__What to work on__. Beginning at the line that contains "Write the JSON", transcribe the remaining lines of the listing exactly; include the final line and omit everything before.

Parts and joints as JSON
/---

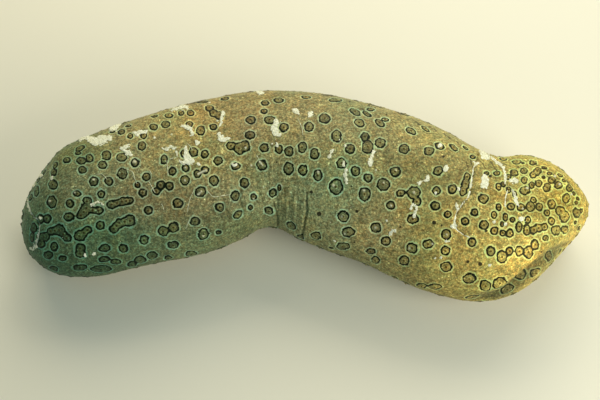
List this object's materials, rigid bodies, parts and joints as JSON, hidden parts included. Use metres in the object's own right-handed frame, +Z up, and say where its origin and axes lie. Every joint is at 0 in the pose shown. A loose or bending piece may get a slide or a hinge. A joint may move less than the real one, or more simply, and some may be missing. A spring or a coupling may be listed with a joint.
{
  "type": "sea cucumber",
  "caption": "Life-size still model of a leopard sea cucumber: a loaf-shaped body bent in plan, lying on its flat sole, with ringed eye spots, and a mouth underneath the head end.",
  "frame": {"origin": "middle of the plan outline at the level of the flat sole", "axes": "+X along the body towards the head end, +Y towards the convex side of the bend, +Z up from the sole to the back"},
  "size_m": [0.3596, 0.1442, 0.0711],
  "materials": {
    "skin": "wet satin, olive brown with ringed spots",
    "skin_head": "wet satin, yellower olive brown with smaller, closer ringed spots",
    "tentacles": "soft satin, pale ochre"
  },
  "bodies": {
    "root": {"head_end": "skin_head", "trunk_front": "skin", "trunk_mid": "skin", "trunk_rear": "skin", "tail_end": "skin", "mouth_tentacles": "tentacles"}
  },
  "joints": []
}
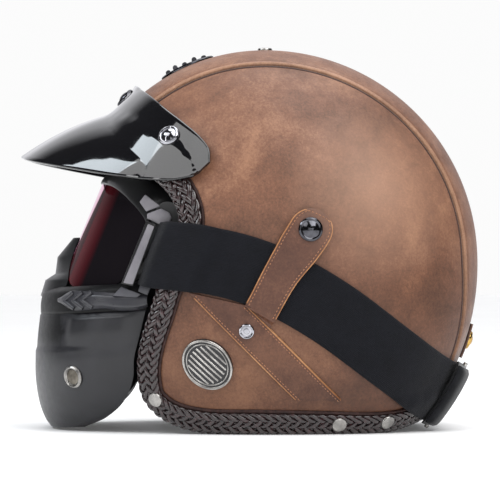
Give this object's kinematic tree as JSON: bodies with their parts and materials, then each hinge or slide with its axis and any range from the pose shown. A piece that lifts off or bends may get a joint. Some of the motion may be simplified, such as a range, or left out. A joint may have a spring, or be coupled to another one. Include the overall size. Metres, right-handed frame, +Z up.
{
  "type": "open face motorcycle helmet",
  "caption": "Leather-covered open face motorcycle helmet with plaited trim, removable peak, strap-held goggles and a detachable face mask.",
  "frame": {"origin": "middle of the bounding box at floor level, with the helmet standing on its rim", "axes": "+X to the wearer's left, -Y forward (the way the goggles face), +Z up"},
  "size_m": [0.2472, 0.3048, 0.254],
  "materials": {
    "leather": "aged pull-up leather, semi-matt",
    "dark_leather": "smooth, semi-matt",
    "braided_leather": "plaited, polished",
    "shell_black": "moulded",
    "liner_foam": "expanded foam",
    "face_foam": "open-cell foam",
    "lining": "brushed lining",
    "gloss_black": "high gloss",
    "matte_black": "fine satin",
    "elastic": "woven elastic",
    "webbing": "woven webbing",
    "steel": "satin",
    "dark_chrome": "dark plated",
    "brass": "aged",
    "enamel": "black enamel with raised steel rim",
    "lens": "smoked with red mirror coat"
  },
  "bodies": {
    "helmet": {"centre_leather_panel": "leather", "side_leather_panel_left": "leather", "side_leather_panel_right": "leather", "diagonal_band_left": "leather", "diagonal_band_right": "leather", "seam_welt_left": "dark_leather", "seam_welt_right": "dark_leather", "rear_tab": "dark_leather", "edge_braid": "braided_leather", "outer_shell": "shell_black", "impact_liner": "liner_foam", "crown_pad": "lining", "cheek_pad_left": "lining", "cheek_pad_right": "lining", "neck_pad": "lining", "buckle_receiver": "matte_black", "goggle_strap": "elastic", "chin_strap_left": "webbing", "chin_strap_right": "webbing", "band_rivet_left": "steel", "band_rivet_right": "steel", "cheek_trim_rivet_left": "steel", "cheek_trim_rivet_right": "steel", "middle_trim_rivet_left": "steel", "middle_trim_rivet_right": "steel", "rear_trim_rivet_left": "steel", "rear_trim_rivet_right": "steel", "crown_stud": "steel", "brow_badge": "steel", "strap_anchor_left": "steel", "strap_anchor_right": "steel", "peak_snap_stud_centre": "steel", "peak_snap_stud_left": "steel", "peak_snap_stud_right": "steel", "tab_snap_stud_left": "steel", "tab_snap_stud_right": "steel", "rear_tab_snap": "brass", "side_plaque_left": "enamel", "side_plaque_right": "enamel"},
    "peak": {"peak": "gloss_black", "peak_snap_cap_centre": "dark_chrome", "peak_snap_cap_left": "dark_chrome", "peak_snap_cap_right": "dark_chrome"},
    "goggles": {"goggle_frame": "matte_black", "face_foam": "face_foam", "goggle_lens": "lens", "mask_rail": "matte_black", "nose_guard": "matte_black", "outrigger_left": "matte_black", "outrigger_right": "matte_black"},
    "mask": {"mask_shell": "matte_black", "mask_vent_left": "steel", "mask_vent_right": "steel"},
    "tab_left": {"strap_tab_left": "leather", "tab_snap_cap_left": "dark_chrome"},
    "tab_right": {"strap_tab_right": "leather", "tab_snap_cap_right": "dark_chrome"},
    "slider": {"strap_slider": "matte_black"},
    "tongue": {"buckle_tongue": "matte_black"}
  },
  "joints": [
    {"name": "peak_pull", "type": "slide", "parent": "helmet", "child": "peak", "axis": [0, -0.8, 0.6], "range_m": [0, 0.1]},
    {"name": "goggles_pull", "type": "slide", "parent": "helmet", "child": "goggles", "axis": [0, -1, 0], "range_m": [0, 0.04], "stiffness_N_per_m": 250, "springref_m": -0.01, "deforming": ["goggle_strap"]},
    {"name": "mask_pull", "type": "slide", "parent": "goggles", "child": "mask", "axis": [0, -1, 0], "range_m": [0, 0.06]},
    {"name": "tab_left_hinge", "type": "hinge", "parent": "helmet", "child": "tab_left", "pos_m": [0.11983, 0.01014, 0.07874], "axis": [-0.0244, 0.8871, -0.461], "range_deg": [0, 100]},
    {"name": "tab_right_hinge", "type": "hinge", "parent": "helmet", "child": "tab_right", "pos_m": [-0.11983, 0.01014, 0.07874], "axis": [-0.0244, -0.8871, 0.461], "range_deg": [0, 100]},
    {"name": "slider_shift", "type": "slide", "parent": "helmet", "child": "slider", "axis": [-0.9651, 0.2323, -0.1212], "range_m": [-0.006, 0.006]},
    {"name": "buckle_release", "type": "slide", "parent": "helmet", "child": "tongue", "axis": [1, 0, 0], "range_m": [0, 0.022], "deforming": ["chin_strap_left"]}
  ]
}
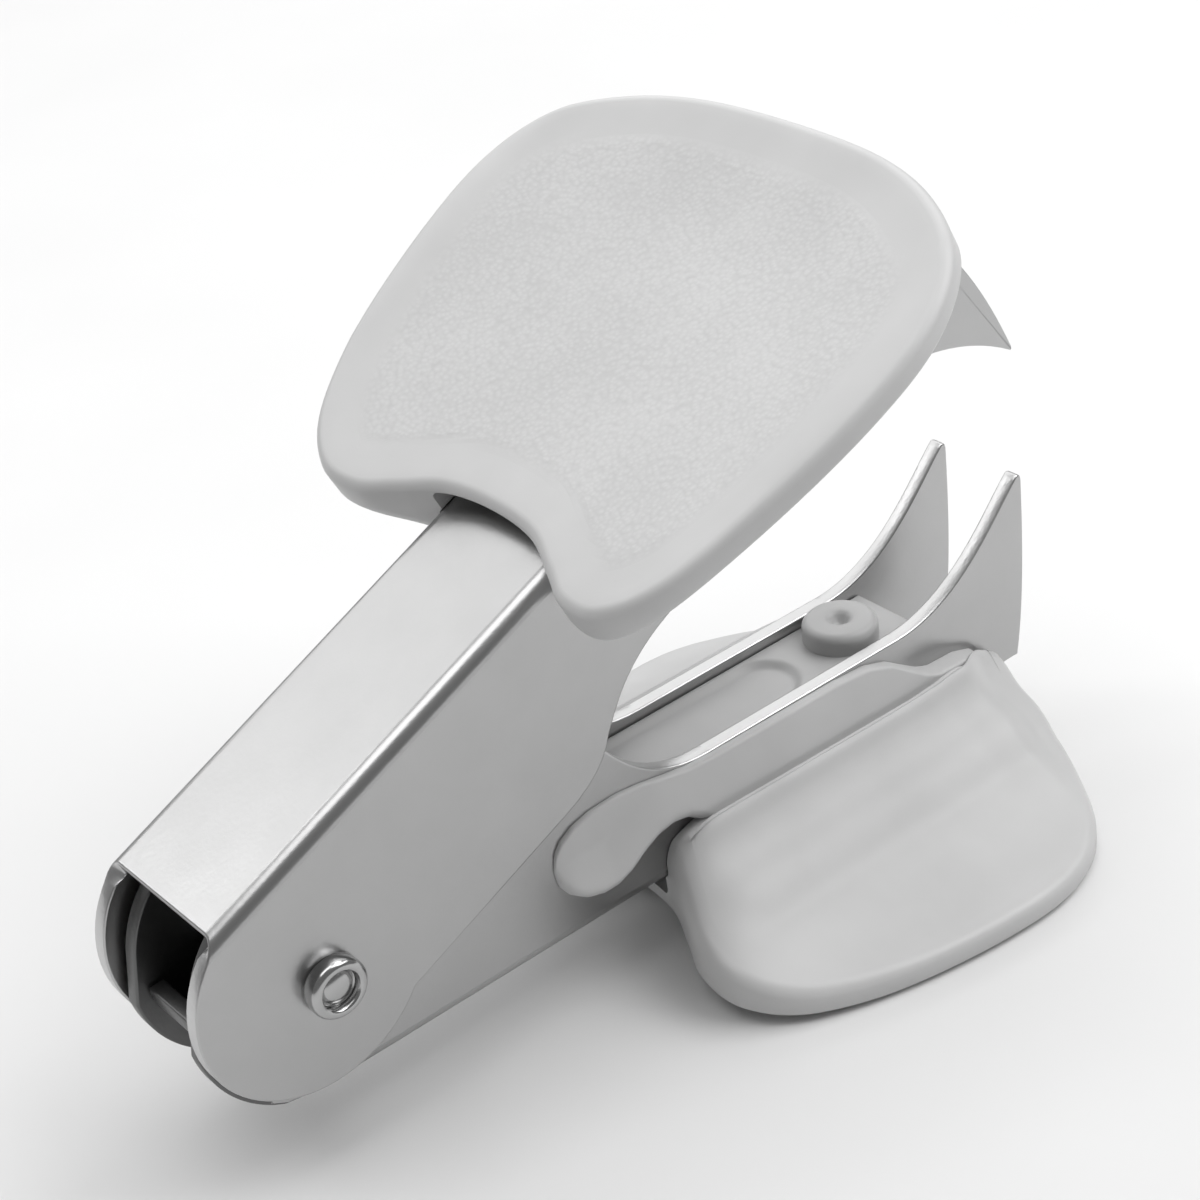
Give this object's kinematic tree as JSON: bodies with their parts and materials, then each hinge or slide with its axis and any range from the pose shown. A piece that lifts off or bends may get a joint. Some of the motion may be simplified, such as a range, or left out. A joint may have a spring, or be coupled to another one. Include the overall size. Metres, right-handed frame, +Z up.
{
  "type": "staple remover",
  "caption": "Claw staple remover with two nested steel jaws on a hollow rivet, sprung open, and a wide plastic finger pad on each jaw.",
  "frame": {"origin": "middle of the object's footprint, on the surface that it stands on", "axes": "+X from the pivot to the claws, +Y across the jaws to the left, +Z up; the lower jaw lies level and the upper jaw is open at rest"},
  "size_m": [0.063, 0.0378, 0.046],
  "materials": {
    "plated_steel": "bright nickel-plated sheet",
    "grey_plastic": "satin light grey, finely stippled pads",
    "rivet_steel": "bright plated",
    "spring_wire": "drawn spring wire"
  },
  "bodies": {
    "lower_half": {"lower_jaw": "plated_steel", "lower_grip": "grey_plastic", "lower_core": "grey_plastic", "pivot_rivet": "rivet_steel", "spring_bush": "rivet_steel", "torsion_spring": "spring_wire"},
    "upper_half": {"upper_jaw": "plated_steel", "upper_grip": "grey_plastic", "upper_core": "grey_plastic"}
  },
  "joints": [
    {"name": "jaw_hinge", "type": "hinge", "parent": "lower_half", "child": "upper_half", "pos_m": [-0.02342, 0, 0.0125], "axis": [0, 1, 0], "range_deg": [0, 16], "stiffness_Nm_per_rad": 0.12, "springref_deg": -34.38, "deforming": ["torsion_spring"]}
  ]
}
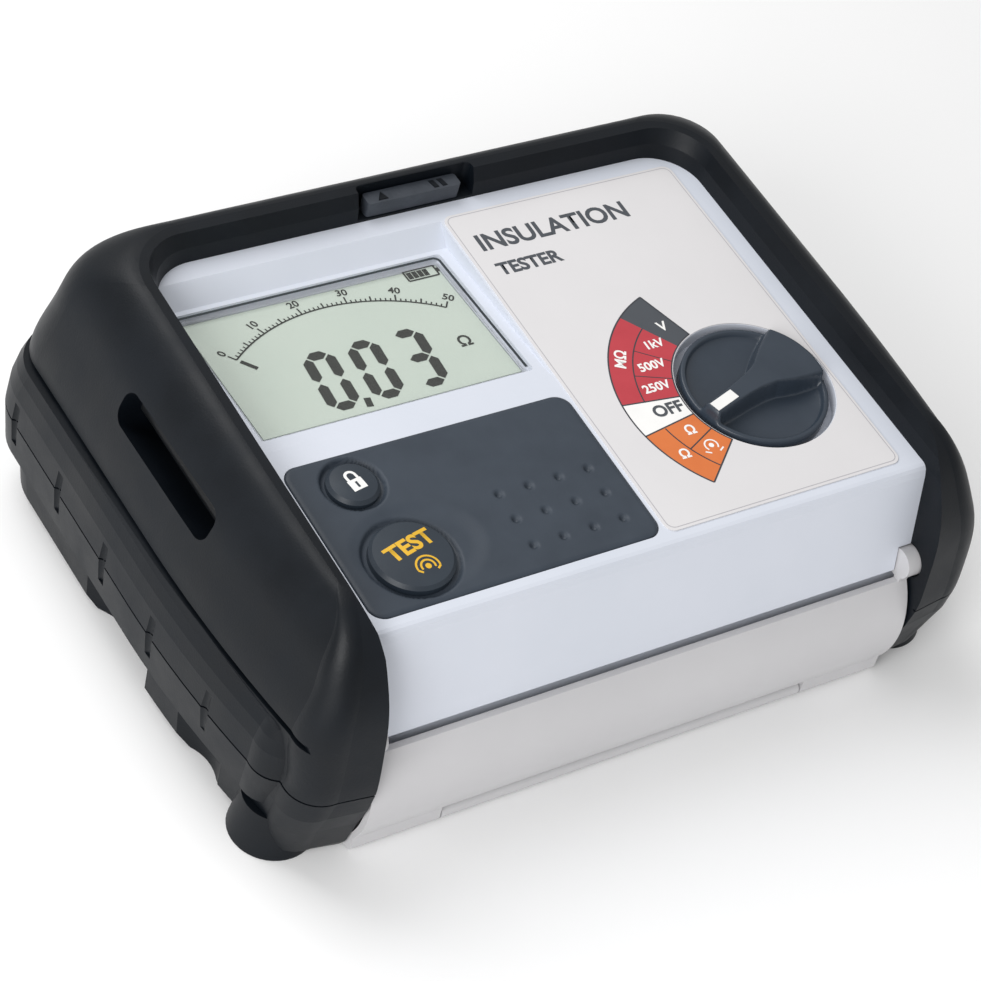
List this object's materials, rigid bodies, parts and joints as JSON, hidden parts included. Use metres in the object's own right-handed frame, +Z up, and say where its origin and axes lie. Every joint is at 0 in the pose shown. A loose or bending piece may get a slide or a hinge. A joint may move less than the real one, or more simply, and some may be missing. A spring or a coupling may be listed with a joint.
{
  "type": "insulation resistance tester",
  "caption": "Handheld insulation resistance tester with rubber armour, sloped display, push buttons, range selector knob and a folding lid stowed underneath.",
  "frame": {"origin": "middle of the footprint, on the surface the tester stands on", "axes": "+X to the right of the reader, +Y to the back where the test sockets are, +Z up"},
  "size_m": [0.207, 0.1503, 0.078],
  "materials": {
    "armour_rubber": "matte",
    "white_abs": "satin",
    "grey_abs": "satin",
    "seal_rubber": "matte",
    "clear_window": "clear",
    "lcd_glass": "gloss",
    "light_guide": "gloss",
    "keypad_rubber": "matte",
    "button_rubber": "matte",
    "board": "satin",
    "black_plastic": "satin",
    "knob_plastic": "satin",
    "white_mark": "gloss",
    "red_plastic": "gloss",
    "steel": "brushed",
    "cell_can": "satin",
    "brass": "polished",
    "transformer_core": "matte",
    "fuse_ceramic": "gloss",
    "label_film": "satin",
    "lid_plastic": "satin",
    "spring_steel": "polished"
  },
  "bodies": {
    "case": {"upper_armour": "armour_rubber", "lower_armour": "armour_rubber", "upper_case": "white_abs", "lower_case": "grey_abs", "case_gasket": "seal_rubber", "display_window": "clear_window", "display_glass": "lcd_glass", "display_light_guide": "light_guide", "keypad_mat": "keypad_rubber", "keypad_board": "board", "button_switches": "black_plastic", "rotary_switch": "black_plastic", "main_board": "board", "inverter_transformer": "transformer_core", "range_relays": "black_plastic", "board_capacitors": "black_plastic", "sounder": "black_plastic", "fuse": "fuse_ceramic", "fuse_clips": "spring_steel", "battery_cells": "cell_can", "battery_holder": "black_plastic", "battery_contacts": "spring_steel", "battery_cover": "grey_abs", "case_screws": "steel", "battery_cover_screw": "steel", "socket_red": "red_plastic", "socket_black": "black_plastic", "socket_contacts": "brass", "socket_board": "board", "label_overlay": "label_film", "rear_catch": "lid_plastic", "strap_bars": "steel", "lid_hinge_pins": "steel"},
    "lock_button": {"lock_button": "button_rubber"},
    "test_button": {"test_button": "button_rubber"},
    "selector": {"selector_knob": "knob_plastic", "knob_mark": "white_mark", "selector_shaft": "steel"},
    "lid_front": {"lid_front": "lid_plastic", "cover_hinge_rod": "steel"},
    "lid_cover": {"lid_cover": "lid_plastic"}
  },
  "joints": [
    {"name": "lock_press", "type": "slide", "parent": "case", "child": "lock_button", "axis": [0, 0.0523, -0.9986], "range_m": [0, 0.001], "stiffness_N_per_m": 1200, "springref_m": -0.0008},
    {"name": "test_press", "type": "slide", "parent": "case", "child": "test_button", "axis": [0, 0.0523, -0.9986], "range_m": [0, 0.0015], "stiffness_N_per_m": 1000, "springref_m": -0.001},
    {"name": "selector_turn", "type": "hinge", "parent": "case", "child": "selector", "pos_m": [0.0501, -0.02415, 0.06596], "axis": [0, -0.0523, 0.9986], "range_deg": [-80, 16]},
    {"name": "lid_swing", "type": "hinge", "parent": "case", "child": "lid_front", "pos_m": [0, -0.067, 0.0375], "axis": [-1, 0, 0], "range_deg": [0, 165]},
    {"name": "lid_fold", "type": "hinge", "parent": "lid_front", "child": "lid_cover", "pos_m": [0, -0.0686, 0.00245], "axis": [-1, 0, 0], "range_deg": [0, 192]}
  ]
}
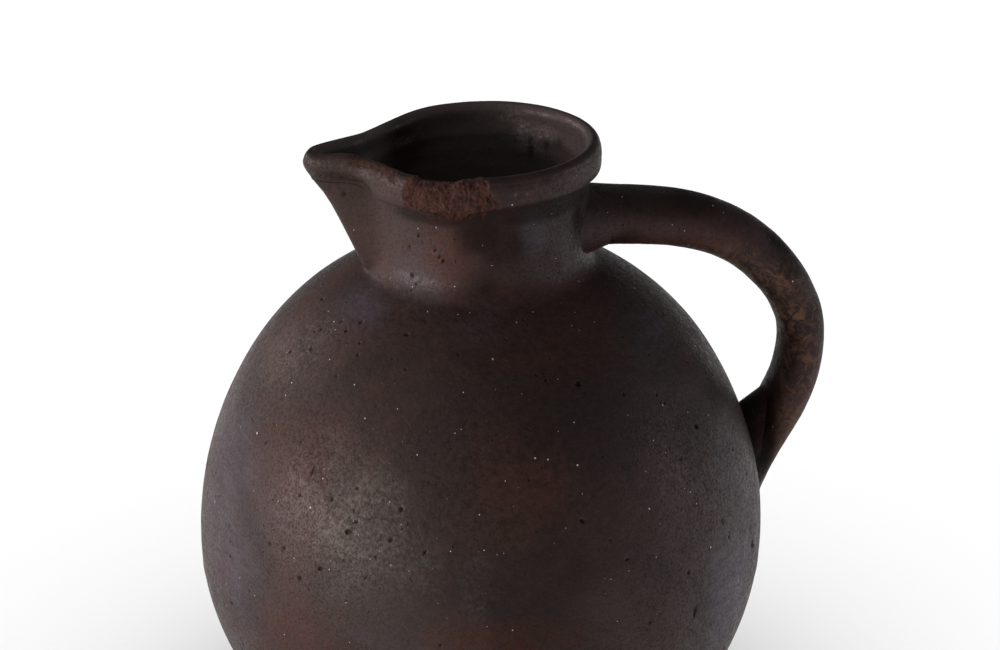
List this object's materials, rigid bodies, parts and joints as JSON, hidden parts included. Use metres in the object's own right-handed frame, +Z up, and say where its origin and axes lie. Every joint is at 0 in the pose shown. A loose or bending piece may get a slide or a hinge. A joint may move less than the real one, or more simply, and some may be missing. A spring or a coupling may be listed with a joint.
{
  "type": "pitcher",
  "caption": "Globe-bodied dark ceramic pitcher with a short neck, a rolled rim, a pinched pouring lip and a looped strap handle.",
  "frame": {"origin": "centre of the flat base on the axis of the globe, on the surface the pitcher stands on", "axes": "+Z up along the axis of the globe and neck, +X towards the handle, -X towards the pouring lip"},
  "size_m": [0.3129, 0.28, 0.32],
  "materials": {
    "floor_disc": "unglazed fired clay",
    "lower_bowl": "burnished dark clay",
    "shoulder_dome": "burnished dark clay",
    "neck_collar": "burnished dark clay",
    "spout": "burnished dark clay",
    "rim_band": "burnished dark clay, chipped",
    "handle": "burnished dark clay, worn",
    "handle_root_luting": "burnished dark clay",
    "handle_tail_luting": "burnished dark clay"
  },
  "bodies": {
    "root": {"floor_disc": "floor_disc", "lower_bowl": "lower_bowl", "shoulder_dome": "shoulder_dome", "neck_collar": "neck_collar", "spout": "spout", "rim_band": "rim_band", "handle": "handle", "handle_root_luting": "handle_root_luting", "handle_tail_luting": "handle_tail_luting"}
  },
  "joints": []
}
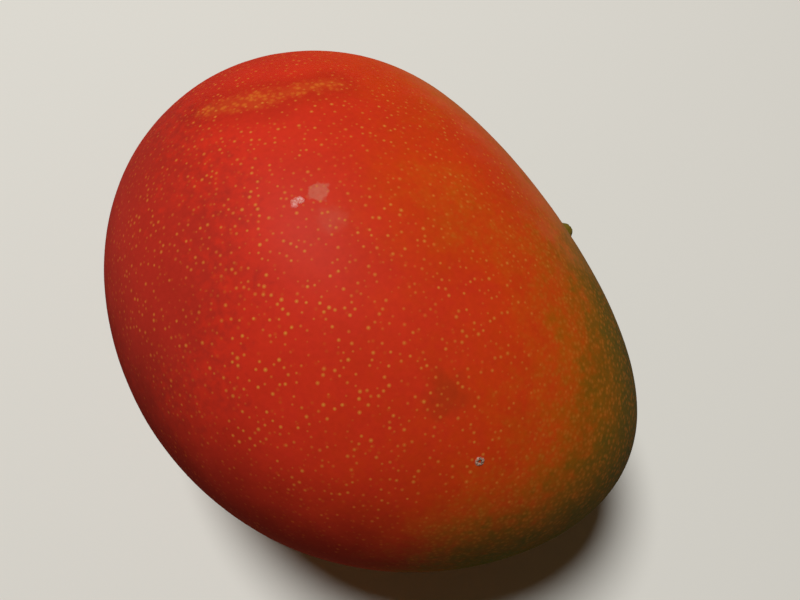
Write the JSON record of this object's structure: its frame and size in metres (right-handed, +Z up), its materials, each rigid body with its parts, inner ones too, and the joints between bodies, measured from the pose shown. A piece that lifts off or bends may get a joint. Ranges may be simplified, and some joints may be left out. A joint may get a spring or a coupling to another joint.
{
  "type": "mango",
  "caption": "Whole ripe mango lying on one cheek, an egg-shaped fruit with a small beak on its flatter side and a stem scar in a shallow dimple.",
  "frame": {"origin": "middle of the fruit's box, level with the flat spot it lies on", "axes": "+Z up, square to the flat spot; +X towards the apex, -X towards the stem end; +Y towards the ventral side, which has the beak"},
  "size_m": [0.1166, 0.0958, 0.0804],
  "materials": {
    "skin": "satin, waxy"
  },
  "bodies": {
    "root": {"mango": "skin"}
  },
  "joints": []
}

\---

__Worked answer__.
Write the JSON record of this object's structure: its frame and size in metres (right-handed, +Z up), its materials, each rigid body with its parts, inner ones too, and the joints between bodies, measured from the pose shown. A piece that lifts off or bends may get a joint. Ranges may be simplified, and some joints may be left out. A joint may get a spring or a coupling to another joint.
{
  "type": "mango",
  "caption": "Whole ripe mango lying on one cheek, an egg-shaped fruit with a small beak on its flatter side and a stem scar in a shallow dimple.",
  "frame": {"origin": "middle of the fruit's box, level with the flat spot it lies on", "axes": "+Z up, square to the flat spot; +X towards the apex, -X towards the stem end; +Y towards the ventral side, which has the beak"},
  "size_m": [0.1166, 0.0958, 0.0804],
  "materials": {
    "skin": "satin, waxy"
  },
  "bodies": {
    "root": {"mango": "skin"}
  },
  "joints": []
}